The Architecture of the Song
Where their contemporaries were loading productions with gated reverb and synthesizer pads, Fine Young Cannibals worked in tighter, more austere spaces. The rhythm section of Johnny Come Home is insistent but never cluttered; the guitar line cuts in at precise angles. Gift's vocal performs an emotional high-wire act: desperate yet controlled, intimate yet declarative. The song builds on a kind of existential desperation, sketching a figure adrift, searching for belonging. It was the kind of writing that felt personal without being confessional, ambiguous enough to carry multiple readings, and too specific in its urgency to be mistaken for generic post-punk product.
Crossing the Atlantic
The single had strong initial momentum in the UK before Fine Young Cannibals set their sights on America. The track debuted on the Billboard Hot 100 on April 5, 1986, entering at number 89. Over the following weeks it climbed steadily: 81, then 77, until reaching its peak of number 76 on April 26, 1986. The chart run lasted five weeks before the song slipped from the rankings. By American standards, that was a modest showing; by the standards of a British post-punk act breaking into a market still dominated by arena rock and polished pop, it was meaningful evidence of a genuine transatlantic audience. The attention confirmed that Fine Young Cannibals were a genuine international proposition.
Prologue to a Larger Story
In retrospect, Johnny Come Home functions as the prelude to one of the more improbable commercial trajectories of the late 1980s. Fine Young Cannibals would go on to score two number-one singles in the United States with their 1989 album The Raw and the Cooked: "She Drives Me Crazy" and "Good Thing" both topped the Billboard Hot 100. That later success threw the rawer, more uncertain energy of their debut into sharp relief. Johnny Come Home sounds like a band running on instinct, not yet polished into the sleeker machine they would become. That roughness is precisely what makes it compelling now. You can hear the search in every bar, the audible process of a group discovering what it could do.
Why It Still Holds Up
Few debut singles from the mid-1980s British scene have aged as gracefully as this one. The production's restraint has served it well; there is nothing here that screams the decade in the way a shimmering DX7 patch might. Gift's vocal remains singular, that falsetto urgency belonging to no one else and to no easy genre category. For anyone who came to Fine Young Cannibals through their later hits, tracking back to Johnny Come Home is a small revelation. Press play and hear the very beginning of something that, for a few brilliant years, couldn't be categorized or contained.
“Johnny Come Home” — Fine Young Cannibals' singular moment on the 1980s charts.
02 Song Meaning
The Meaning Behind "Johnny Come Home" by Fine Young Cannibals
On the surface, Johnny Come Home reads as a street-level plea: someone out there is lost, and the song is reaching out toward them. But the emotional register Roland Gift inhabits in the performance suggests something far more complicated than a simple message of concern.

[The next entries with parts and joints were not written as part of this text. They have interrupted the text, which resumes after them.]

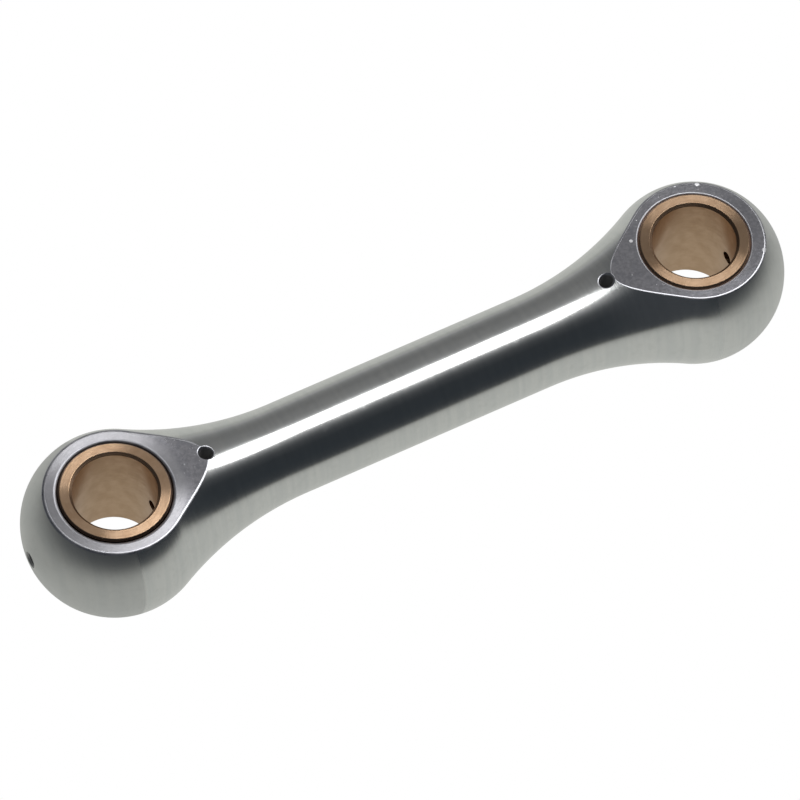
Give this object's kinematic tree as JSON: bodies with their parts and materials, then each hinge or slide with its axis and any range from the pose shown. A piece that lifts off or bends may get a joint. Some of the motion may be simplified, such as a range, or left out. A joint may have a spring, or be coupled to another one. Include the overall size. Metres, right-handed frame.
{
  "type": "connecting rod",
  "caption": "Small-engine connecting rod: slim turned aluminium shank between two flat-sided ball ends, each with a pressed-in bronze bush and small oil holes.",
  "frame": {"origin": "centre of the crank-pin bore at mid-thickness of the rod", "axes": "+X along the rod from the crank-pin bore to the piston-pin bore, +Z along both bores towards the flats with the oil holes, +Y across the rod"},
  "size_m": [0.0593, 0.0132, 0.0088],
  "materials": {
    "polished_aluminium": "polished, with fine turning marks; flats lapped",
    "bearing_bronze": "machined"
  },
  "bodies": {
    "root": {"rod_body": "polished_aluminium", "crank_end_bush": "bearing_bronze", "piston_end_bush": "bearing_bronze"}
  },
  "joints": []
}
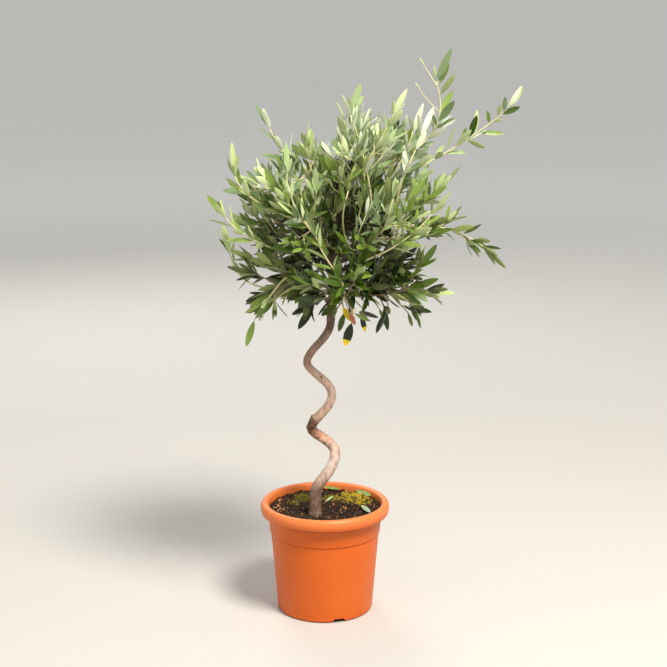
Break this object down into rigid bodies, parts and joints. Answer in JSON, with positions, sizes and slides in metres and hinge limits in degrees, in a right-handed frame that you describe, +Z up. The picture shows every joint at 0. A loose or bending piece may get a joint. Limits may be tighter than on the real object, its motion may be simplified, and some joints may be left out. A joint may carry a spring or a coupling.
{
  "type": "potted olive tree",
  "caption": "Young standard olive tree with a corkscrew stem and a round, loose crown of narrow grey-green leaves, in a plain terracotta-coloured plastic pot of potting mix.",
  "frame": {"origin": "centre of the pot's flat underside", "axes": "+Z up along the plant's height, -Y towards the pictured front, +X to the right in the picture"},
  "size_m": [0.4396, 0.3595, 0.8626],
  "materials": {
    "pot_plastic": "smooth satin, terracotta orange",
    "potting_mix": "loose dark compost",
    "bark": "smooth young bark",
    "leaves": "leathery, green above and paler below"
  },
  "bodies": {
    "root": {"pot": "pot_plastic", "potting_mix": "potting_mix", "trunk": "bark", "bough_low_left": "bark", "bough_low_front": "bark", "bough_low_right": "bark", "bough_low_right_back": "bark", "bough_low_left_back": "bark", "bough_mid_left": "bark", "bough_mid_left_front": "bark", "bough_mid_right_front": "bark", "bough_mid_right": "bark", "bough_mid_back": "bark", "bough_high_right": "bark", "bough_high_back": "bark", "bough_high_left": "bark", "bough_high_front": "bark", "foliage_low_left": "leaves", "foliage_low_front": "leaves", "foliage_low_right": "leaves", "foliage_low_right_back": "leaves", "foliage_low_left_back": "leaves", "foliage_mid_left": "leaves", "foliage_mid_left_front": "leaves", "foliage_mid_right_front": "leaves", "foliage_mid_right": "leaves", "foliage_mid_back": "leaves", "foliage_high_right": "leaves", "foliage_high_back": "leaves", "foliage_high_left": "leaves", "foliage_high_front": "leaves", "foliage_top": "leaves"}
  },
  "joints": []
}
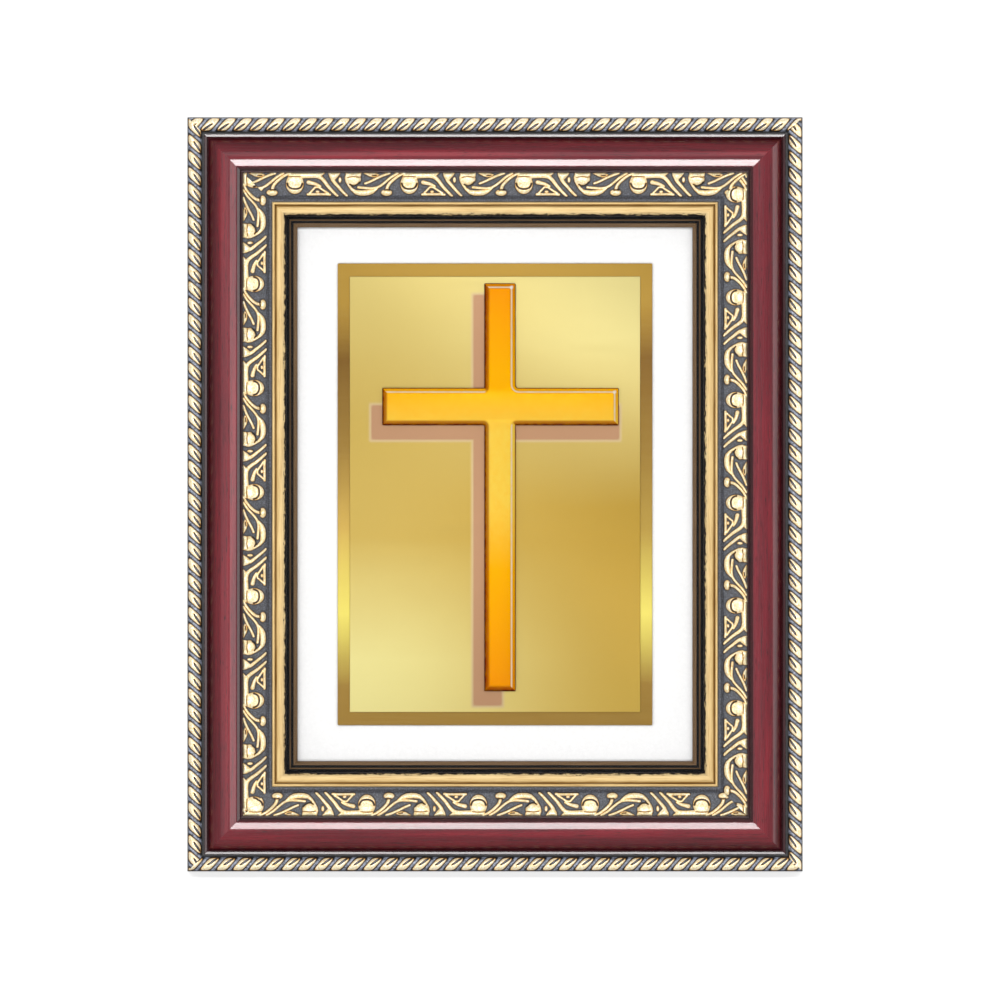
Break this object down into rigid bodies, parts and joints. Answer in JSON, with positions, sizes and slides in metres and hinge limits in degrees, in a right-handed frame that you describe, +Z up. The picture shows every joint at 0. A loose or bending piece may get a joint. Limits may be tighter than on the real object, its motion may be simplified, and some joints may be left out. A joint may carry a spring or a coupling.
{
  "type": "framed altar cross",
  "caption": "Gold-plated cross on a gold panel, glazed in a mahogany and gilt moulding frame with an easel strut and a hanging loop on the back.",
  "frame": {"origin": "centre of the footprint, on the surface that the frame and its strut stand on", "axes": "+Z up; the picture faces -Y and leans back by 13 degrees; +X is to the viewer's right"},
  "size_m": [0.175, 0.082, 0.212],
  "materials": {
    "mahogany": "mahogany stain under gloss lacquer, with ebonised edges",
    "gilt": "cast composition ornament, black ground with burnished gilt relief",
    "ebonised_wood": "black stain with brown painted lines, satin",
    "steel": "zinc plated",
    "glass": "clear float glass",
    "card": "smooth white mount card",
    "plate_gold": "gold plated, satin",
    "panel_gold": "pale gold foil, polished, with a printed shadow",
    "cross_gold": "gold plated, polished",
    "black_paper_board": "board covered in black velour paper",
    "brass_hardware": "brass plated, satin"
  },
  "bodies": {
    "frame": {"rail_bottom": "mahogany", "rope_bead_bottom": "gilt", "scroll_strip_bottom": "gilt", "sight_edge_bottom": "gilt", "fillet_bottom": "ebonised_wood", "rail_right": "mahogany", "rope_bead_right": "gilt", "scroll_strip_right": "gilt", "sight_edge_right": "gilt", "fillet_right": "ebonised_wood", "rail_top": "mahogany", "rope_bead_top": "gilt", "scroll_strip_top": "gilt", "sight_edge_top": "gilt", "fillet_top": "ebonised_wood", "rail_left": "mahogany", "rope_bead_left": "gilt", "scroll_strip_left": "gilt", "sight_edge_left": "gilt", "fillet_left": "ebonised_wood", "corner_nail_bottom_left": "steel", "corner_nail_bottom_right": "steel", "corner_nail_top_left": "steel", "corner_nail_top_right": "steel", "glazing_pane": "glass", "mount_card": "card", "backing_plate": "plate_gold", "foil_panel": "panel_gold", "cross": "cross_gold", "back_board": "black_paper_board", "button_screw_upper_left": "steel", "button_screw_upper_right": "steel", "button_screw_lower_left": "steel", "button_screw_lower_right": "steel", "hinge_leaf_board": "brass_hardware", "hinge_pin": "steel", "board_rivet_left": "brass_hardware", "board_rivet_right": "brass_hardware", "loop_strap": "brass_hardware", "strap_nail": "brass_hardware"},
    "easel_strut": {"strut": "black_paper_board", "hinge_leaf_strut": "brass_hardware", "strut_rivet_left": "brass_hardware", "strut_rivet_right": "brass_hardware"},
    "loop": {"hanging_loop": "brass_hardware"},
    "button_upper_left": {"turn_button_upper_left": "brass_hardware"},
    "button_upper_right": {"turn_button_upper_right": "brass_hardware"},
    "button_lower_left": {"turn_button_lower_left": "brass_hardware"},
    "button_lower_right": {"turn_button_lower_right": "brass_hardware"}
  },
  "joints": [
    {"name": "strut_fold", "type": "hinge", "parent": "frame", "child": "easel_strut", "pos_m": [0, 0.01, 0.14179], "axis": [1, 0, 0], "range_deg": [-25, 0]},
    {"name": "loop_swing", "type": "hinge", "parent": "frame", "child": "loop", "pos_m": [0, 0.02383, 0.20171], "axis": [1, 0, 0], "range_deg": [-12, 165]},
    {"name": "button_turn_upper_left", "type": "hinge", "parent": "frame", "child": "button_upper_left", "pos_m": [-0.0685, 0.01396, 0.16473], "axis": [0, 0.9744, -0.225], "continuous": true},
    {"name": "button_turn_upper_right", "type": "hinge", "parent": "frame", "child": "button_upper_right", "pos_m": [0.0685, 0.01396, 0.16473], "axis": [0, 0.9744, -0.225], "continuous": true},
    {"name": "button_turn_lower_left", "type": "hinge", "parent": "frame", "child": "button_lower_left", "pos_m": [-0.0685, -0.01393, 0.04391], "axis": [0, 0.9744, -0.225], "continuous": true},
    {"name": "button_turn_lower_right", "type": "hinge", "parent": "frame", "child": "button_lower_right", "pos_m": [0.0685, -0.01393, 0.04391], "axis": [0, 0.9744, -0.225], "continuous": true}
  ]
}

The Drifter as Central Figure
The lyric constructs a figure living on the margins, someone who has slipped through the cracks of domestic stability and conventional expectation. The title's "Johnny" is both specific and archetypal: a real person named in an urgent appeal, and also a stand-in for anyone who has ever felt unmoored. The plea to come home carries weight precisely because home, in this context, may no longer exist in any straightforward sense. The song asks whether return is even possible for someone who has drifted too far.
Urgency and Alienation
Gift's vocal doesn't offer easy comfort. The falsetto registers as strained, effortful, as if the act of calling out is itself painful. That tonal quality reinforces the lyric's underlying sense that the distance between the singer and Johnny is not merely geographical. There is an emotional alienation at work, a gulf that may have grown too wide for simple resolution. The music underscores this: the groove is tight but restless, the guitar interjections feel like interruptions, as if even the arrangement is unsettled.
Social Context: Thatcher's Britain
Fine Young Cannibals emerged from Birmingham at a time when British industrial cities were processing the wreckage of the early 1980s recession, mass unemployment and the social dislocations that followed. A song about someone who has dropped out of the ordinary grid of life carried particular resonance in that context. The drifter figure was not merely a romantic archetype; in 1985 and 1986, he was a recognizable social type. The anxiety behind the plea had a material basis that listeners in those cities would have understood immediately.
The Ambiguity of "Home"
The repeated invocation of home is interesting precisely because the song never defines what home would look like. There are no domestic details, no warm kitchen, no waiting family. Home exists as a concept under pressure, something desired and perhaps unreachable. This ambiguity gives the song its emotional resonance beyond any specific time or place: it speaks to anyone who has felt the pull toward belonging even while suspecting that belonging is no longer available to them.
A Debut That Set the Template
For Fine Young Cannibals, Johnny Come Home established the emotional vocabulary they would refine over the following four years. The combination of soulful longing, social observation, and personal urgency would carry through to their biggest hits. Here, in this first statement, the elements are raw and unresolved, which is part of what makes the song's meaning so alive. It doesn't wrap up neatly. It leaves Johnny out there somewhere, and leaves the listener sitting with that discomfort.